STATED PROBLEM
Tally up the lines where the string "down" appears; reply with the number only.

RECORD EXCERPTS
-------
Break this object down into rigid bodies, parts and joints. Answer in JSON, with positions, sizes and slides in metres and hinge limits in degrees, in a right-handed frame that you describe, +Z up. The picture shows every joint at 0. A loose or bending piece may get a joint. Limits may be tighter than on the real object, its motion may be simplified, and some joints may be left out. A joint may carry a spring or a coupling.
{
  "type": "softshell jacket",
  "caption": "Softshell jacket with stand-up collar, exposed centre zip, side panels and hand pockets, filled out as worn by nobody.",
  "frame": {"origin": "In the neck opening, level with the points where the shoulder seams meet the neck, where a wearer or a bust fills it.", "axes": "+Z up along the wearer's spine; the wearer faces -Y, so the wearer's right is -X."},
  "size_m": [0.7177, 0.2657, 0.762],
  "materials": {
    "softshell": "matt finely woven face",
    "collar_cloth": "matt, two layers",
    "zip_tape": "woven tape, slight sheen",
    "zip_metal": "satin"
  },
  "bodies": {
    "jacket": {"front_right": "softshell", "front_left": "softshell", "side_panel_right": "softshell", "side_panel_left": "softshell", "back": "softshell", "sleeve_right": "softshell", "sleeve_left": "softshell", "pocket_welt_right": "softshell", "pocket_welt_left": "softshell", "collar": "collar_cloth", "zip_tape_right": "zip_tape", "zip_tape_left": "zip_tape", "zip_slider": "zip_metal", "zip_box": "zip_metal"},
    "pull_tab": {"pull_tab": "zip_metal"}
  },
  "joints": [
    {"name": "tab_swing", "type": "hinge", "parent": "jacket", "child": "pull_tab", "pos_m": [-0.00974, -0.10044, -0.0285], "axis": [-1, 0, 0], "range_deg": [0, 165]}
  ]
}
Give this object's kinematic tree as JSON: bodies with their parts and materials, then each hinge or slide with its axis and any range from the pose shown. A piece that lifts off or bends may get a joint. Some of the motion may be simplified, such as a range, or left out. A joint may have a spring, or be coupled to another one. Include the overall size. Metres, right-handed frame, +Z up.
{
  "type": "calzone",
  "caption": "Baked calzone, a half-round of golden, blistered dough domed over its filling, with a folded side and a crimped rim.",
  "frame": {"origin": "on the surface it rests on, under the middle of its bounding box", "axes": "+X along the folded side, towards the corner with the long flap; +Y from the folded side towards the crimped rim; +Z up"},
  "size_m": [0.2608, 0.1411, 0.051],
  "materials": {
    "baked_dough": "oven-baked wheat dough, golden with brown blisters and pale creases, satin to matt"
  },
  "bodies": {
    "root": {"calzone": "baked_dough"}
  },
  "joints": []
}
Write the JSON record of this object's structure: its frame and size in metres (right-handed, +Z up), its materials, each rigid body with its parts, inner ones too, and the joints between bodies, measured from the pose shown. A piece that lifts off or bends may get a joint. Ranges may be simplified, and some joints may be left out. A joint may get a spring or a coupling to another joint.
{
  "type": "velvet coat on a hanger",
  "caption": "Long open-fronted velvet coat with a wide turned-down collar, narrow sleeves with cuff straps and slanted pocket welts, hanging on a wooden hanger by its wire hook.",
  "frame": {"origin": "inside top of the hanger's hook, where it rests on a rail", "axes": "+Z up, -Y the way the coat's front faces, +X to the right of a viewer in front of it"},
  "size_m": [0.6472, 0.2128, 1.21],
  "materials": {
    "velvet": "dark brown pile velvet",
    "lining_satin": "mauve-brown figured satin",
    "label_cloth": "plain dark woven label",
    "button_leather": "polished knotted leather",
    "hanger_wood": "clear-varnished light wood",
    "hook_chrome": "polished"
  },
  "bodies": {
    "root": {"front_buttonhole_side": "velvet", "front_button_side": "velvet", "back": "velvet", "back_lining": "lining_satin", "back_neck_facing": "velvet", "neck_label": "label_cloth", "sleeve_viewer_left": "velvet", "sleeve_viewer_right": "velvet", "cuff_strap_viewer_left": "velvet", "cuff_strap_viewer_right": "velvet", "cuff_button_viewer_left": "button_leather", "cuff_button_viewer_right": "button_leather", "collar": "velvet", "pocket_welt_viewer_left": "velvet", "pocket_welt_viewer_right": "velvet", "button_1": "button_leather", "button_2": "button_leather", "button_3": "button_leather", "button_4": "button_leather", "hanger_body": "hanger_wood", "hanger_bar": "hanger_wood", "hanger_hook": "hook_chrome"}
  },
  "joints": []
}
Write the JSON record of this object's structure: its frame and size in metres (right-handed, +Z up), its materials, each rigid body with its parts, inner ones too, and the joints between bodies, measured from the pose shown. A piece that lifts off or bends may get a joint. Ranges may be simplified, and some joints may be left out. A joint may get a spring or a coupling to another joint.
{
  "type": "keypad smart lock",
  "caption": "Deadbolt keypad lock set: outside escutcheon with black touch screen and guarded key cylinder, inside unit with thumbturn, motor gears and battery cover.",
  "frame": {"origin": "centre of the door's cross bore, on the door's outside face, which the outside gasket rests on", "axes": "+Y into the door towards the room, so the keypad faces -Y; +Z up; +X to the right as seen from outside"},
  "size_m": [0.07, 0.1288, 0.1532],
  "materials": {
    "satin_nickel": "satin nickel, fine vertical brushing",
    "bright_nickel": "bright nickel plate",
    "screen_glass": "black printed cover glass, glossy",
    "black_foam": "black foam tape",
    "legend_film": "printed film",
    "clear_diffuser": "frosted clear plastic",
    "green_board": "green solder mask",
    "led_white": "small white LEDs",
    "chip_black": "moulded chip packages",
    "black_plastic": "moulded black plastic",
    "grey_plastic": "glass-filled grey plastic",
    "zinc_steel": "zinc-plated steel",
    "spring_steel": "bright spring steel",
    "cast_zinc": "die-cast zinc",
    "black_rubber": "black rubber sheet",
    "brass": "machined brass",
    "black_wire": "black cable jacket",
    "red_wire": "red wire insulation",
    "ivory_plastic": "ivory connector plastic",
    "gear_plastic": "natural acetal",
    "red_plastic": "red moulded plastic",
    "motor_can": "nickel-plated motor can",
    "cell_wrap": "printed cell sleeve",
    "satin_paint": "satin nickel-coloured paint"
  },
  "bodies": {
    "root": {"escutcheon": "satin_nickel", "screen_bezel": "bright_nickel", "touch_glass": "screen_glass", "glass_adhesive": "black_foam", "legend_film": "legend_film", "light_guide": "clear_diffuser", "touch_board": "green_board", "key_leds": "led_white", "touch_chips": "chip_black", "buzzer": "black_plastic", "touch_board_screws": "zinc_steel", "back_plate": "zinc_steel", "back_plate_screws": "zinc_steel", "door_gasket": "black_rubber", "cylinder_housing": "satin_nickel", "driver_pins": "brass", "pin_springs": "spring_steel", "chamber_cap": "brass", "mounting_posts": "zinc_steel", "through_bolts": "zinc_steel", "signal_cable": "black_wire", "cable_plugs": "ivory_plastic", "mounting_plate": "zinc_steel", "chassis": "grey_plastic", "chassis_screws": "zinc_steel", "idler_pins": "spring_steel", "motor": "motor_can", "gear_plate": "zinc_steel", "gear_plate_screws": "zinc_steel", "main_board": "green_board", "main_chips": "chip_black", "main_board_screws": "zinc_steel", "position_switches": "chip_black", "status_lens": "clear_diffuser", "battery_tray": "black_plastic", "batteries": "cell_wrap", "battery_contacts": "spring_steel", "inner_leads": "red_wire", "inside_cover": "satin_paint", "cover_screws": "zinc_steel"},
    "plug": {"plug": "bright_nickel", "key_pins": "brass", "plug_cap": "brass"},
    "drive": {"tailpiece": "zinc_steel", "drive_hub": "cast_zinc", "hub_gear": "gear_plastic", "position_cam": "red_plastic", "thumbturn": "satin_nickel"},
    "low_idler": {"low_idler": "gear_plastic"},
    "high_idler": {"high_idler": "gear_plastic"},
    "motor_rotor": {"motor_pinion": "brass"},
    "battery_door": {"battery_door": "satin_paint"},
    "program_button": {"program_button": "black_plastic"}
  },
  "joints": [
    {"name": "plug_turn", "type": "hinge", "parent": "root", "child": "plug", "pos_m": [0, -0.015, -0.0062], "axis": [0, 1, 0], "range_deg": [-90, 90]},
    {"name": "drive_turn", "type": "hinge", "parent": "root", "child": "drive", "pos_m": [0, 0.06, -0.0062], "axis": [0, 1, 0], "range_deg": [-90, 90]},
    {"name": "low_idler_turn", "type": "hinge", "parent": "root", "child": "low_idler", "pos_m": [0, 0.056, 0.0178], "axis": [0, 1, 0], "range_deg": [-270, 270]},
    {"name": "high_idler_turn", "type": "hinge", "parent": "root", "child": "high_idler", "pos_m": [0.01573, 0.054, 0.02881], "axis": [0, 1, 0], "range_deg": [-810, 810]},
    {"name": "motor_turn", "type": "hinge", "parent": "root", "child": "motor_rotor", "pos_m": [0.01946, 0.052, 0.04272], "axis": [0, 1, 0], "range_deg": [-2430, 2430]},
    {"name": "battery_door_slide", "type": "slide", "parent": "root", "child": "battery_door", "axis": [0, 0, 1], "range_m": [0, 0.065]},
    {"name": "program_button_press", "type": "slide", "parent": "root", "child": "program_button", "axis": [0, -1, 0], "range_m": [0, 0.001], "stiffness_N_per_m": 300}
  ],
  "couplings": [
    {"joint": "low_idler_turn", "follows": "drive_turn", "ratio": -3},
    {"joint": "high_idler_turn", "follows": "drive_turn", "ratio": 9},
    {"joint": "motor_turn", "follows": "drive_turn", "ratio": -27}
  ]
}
-------
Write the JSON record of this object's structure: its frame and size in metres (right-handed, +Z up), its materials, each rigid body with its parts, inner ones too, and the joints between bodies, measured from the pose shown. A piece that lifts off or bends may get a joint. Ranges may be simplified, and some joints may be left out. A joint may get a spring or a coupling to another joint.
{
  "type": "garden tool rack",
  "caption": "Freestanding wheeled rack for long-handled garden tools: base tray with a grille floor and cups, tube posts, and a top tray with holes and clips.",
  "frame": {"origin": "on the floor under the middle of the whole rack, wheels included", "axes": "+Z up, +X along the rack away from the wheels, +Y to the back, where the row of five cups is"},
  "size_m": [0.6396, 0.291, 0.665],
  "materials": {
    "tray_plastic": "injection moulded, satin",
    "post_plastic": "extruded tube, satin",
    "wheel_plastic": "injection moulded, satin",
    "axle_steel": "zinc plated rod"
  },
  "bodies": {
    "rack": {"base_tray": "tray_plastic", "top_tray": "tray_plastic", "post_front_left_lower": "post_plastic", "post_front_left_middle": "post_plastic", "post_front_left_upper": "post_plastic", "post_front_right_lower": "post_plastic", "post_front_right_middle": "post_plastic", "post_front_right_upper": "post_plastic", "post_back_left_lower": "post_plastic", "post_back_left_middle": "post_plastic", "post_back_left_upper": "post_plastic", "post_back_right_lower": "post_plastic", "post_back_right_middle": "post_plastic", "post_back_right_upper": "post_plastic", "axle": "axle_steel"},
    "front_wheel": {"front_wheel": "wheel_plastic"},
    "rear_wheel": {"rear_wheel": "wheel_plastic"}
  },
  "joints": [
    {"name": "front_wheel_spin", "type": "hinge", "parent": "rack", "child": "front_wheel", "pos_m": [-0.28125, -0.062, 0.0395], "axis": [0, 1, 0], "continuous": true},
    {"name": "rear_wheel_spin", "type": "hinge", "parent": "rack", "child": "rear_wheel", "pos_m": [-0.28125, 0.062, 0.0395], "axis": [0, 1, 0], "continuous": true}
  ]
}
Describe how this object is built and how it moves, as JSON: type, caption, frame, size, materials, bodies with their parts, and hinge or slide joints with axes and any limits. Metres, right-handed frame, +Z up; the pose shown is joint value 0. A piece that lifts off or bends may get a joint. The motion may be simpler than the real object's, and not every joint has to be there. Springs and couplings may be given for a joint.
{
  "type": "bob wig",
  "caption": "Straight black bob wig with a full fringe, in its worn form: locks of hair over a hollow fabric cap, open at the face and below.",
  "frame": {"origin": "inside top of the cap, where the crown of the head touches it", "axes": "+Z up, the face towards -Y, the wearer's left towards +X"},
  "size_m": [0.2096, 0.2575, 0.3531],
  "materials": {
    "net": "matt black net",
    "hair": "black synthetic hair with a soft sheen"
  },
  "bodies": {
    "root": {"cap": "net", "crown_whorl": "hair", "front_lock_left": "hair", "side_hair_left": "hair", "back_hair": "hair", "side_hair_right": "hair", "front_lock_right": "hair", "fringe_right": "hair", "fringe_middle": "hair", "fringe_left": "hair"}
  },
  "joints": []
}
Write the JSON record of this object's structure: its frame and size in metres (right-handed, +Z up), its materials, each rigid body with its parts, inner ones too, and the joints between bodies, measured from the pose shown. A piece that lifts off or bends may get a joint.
-------
WORKED SOLUTION
2